對林鄭政府而言,有中央為後盾,天塌下來也不怕。但其實「十四五」規劃也提到,要推動金融、房地產與實體經濟均衡發展,反而香港作為中國的離岸金融中心,由官員到專家學者,對經濟民生問題總是欠缺多層次、多面向的策略思維,明明深層次問題根源在地產稅過高的經濟結構,但總是理解為供應和造地不足等技術性範疇的事情。明明人口老化已嚴峻到快要爆發人道危機的地步,迷信市場的勞福局局長羅致光就只會提議豁免地積比率限制,鼓勵私人發展商建造安老院舍去滿足龐大的住院需求。莫非他不知道每次豁免地積比率,都變成地產商千方百計發水賺到盡的良機?

當下政府面對一個兩難處境:大量增加樓房供應,高樓價無法維持,會產生「負財富效應」,最終很可能拖中央落水,被大地產商牽著鼻子走,焗住搶救大得不能倒的樓市,鎖住原本用來對付內債危機的子彈,並限制了她解決問題的選項,給美帝渾水摸魚的機會;但不增加供應,又不改革稅制的話,樓價和租金繼續高不可攀,生活指數高企,只會令越來越多人被陰乾,被赤貧化,醞釀一場更難以預測的社會危機。房屋問題很多是十多年前林鄭執掌發展局時已經播下種子,現在只能亡羊補牢——用循序漸進的方式,從稅制/務改革入手,降低樓巿未來的風險,別再把過多社會財富押在物業市場上;同時大量增加過渡房的供應,減輕弱勢社群的痛苦指數。另一方面,善用收地條例打擊囤地行為,而非鼓吹甚麼公私合營,放生始作俑者。香港要發展「北部都會區」,不一定是壞事,但現在拋出來的方案,只會令土豪地主獲益最大,那根本便違本了中央要求特區政府行善治的本意。

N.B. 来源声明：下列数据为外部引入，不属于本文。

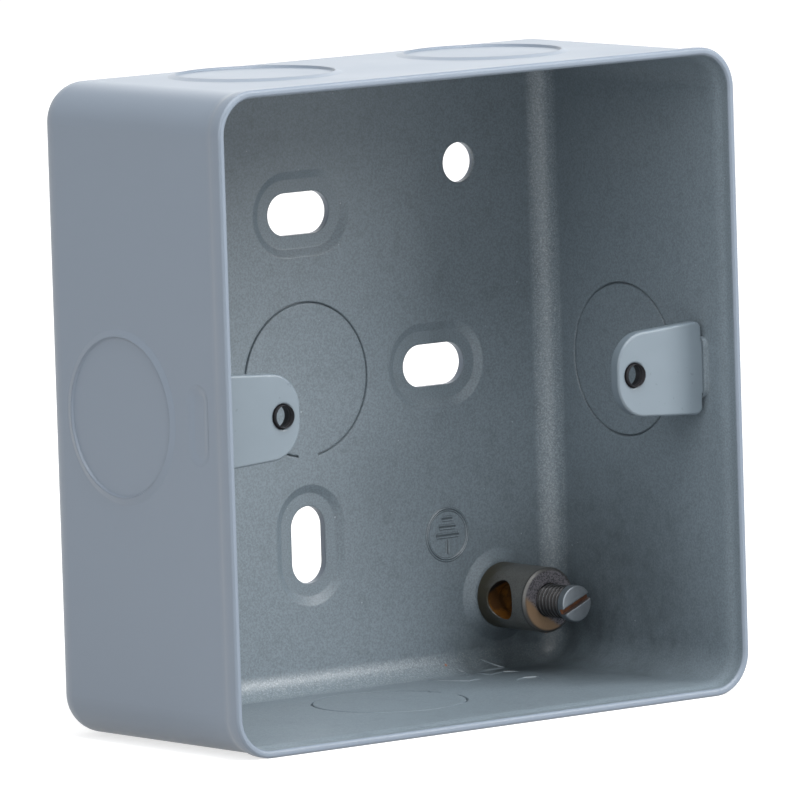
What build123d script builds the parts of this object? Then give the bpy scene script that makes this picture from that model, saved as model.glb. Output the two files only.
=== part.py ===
from build123d import *
from math import asin, atan2, cos, degrees, radians, sin, tan
import os

# One-gang surface back box in pressed sheet steel, with faceplate lugs and an earth terminal.
# The origin is the middle of the plane in which the box meets the wall. +Y goes into the wall, the mouth
# faces -Y and +Z is up. A depth is measured from that plane towards the mouth, so depth d is y = -d.

# Overall sizes of the box, in millimetres.
box_size = 88.0
box_depth = 41.0
sheet = 1.0
wall_corner_radius = 5.4
back_bend_radius = 4.1

# The joggled lip round the mouth.
lip_step = 0.35
lip_length = 1.2
joggle_length = 2.2
lip_edge_chamfer = 0.25

# Oval pads pressed out of the back, each with a slot for a wall screw.
pad_rise = 0.6
press_slope = 63.0
slot_length = 10.6
slot_width = 5.8
pad_land = 1.8
slot_offset = 22.6

# Round hole for a fixed wall screw.
fixing_hole_radius = 2.75
fixing_hole_x = 27.6
fixing_hole_z = 27.4

# Knockouts: a disc sheared almost free inside a raised rim and pushed back flush, held by one tie.
knockout_radius = 10.5
knockout_rim_width = 1.2
knockout_rim_height = 0.35
knockout_rim_drop = 0.2
shear_width = 0.3
shear_depth = 0.5
tie_width = 3.4
side_knockout_depth = 17.6
top_knockout_x = 19.5

# Boss pressed into the box under the earth terminal.
terminal_side_inset = 11.5
terminal_bottom_inset = 11.4
boss_radius = 6.4
boss_rise = 0.8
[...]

(註)舉個例,截至今年 9 月底,政府財政儲備由上年度11,331 億元減為 8,121 億元,但樓/股市暢旺,物業及股票印花稅收入高於預期,源自土地的非經常收入彌補了開支急增的問題。如果沒有了這項特別收入,大興土木的政府很快便有乾塘的危機。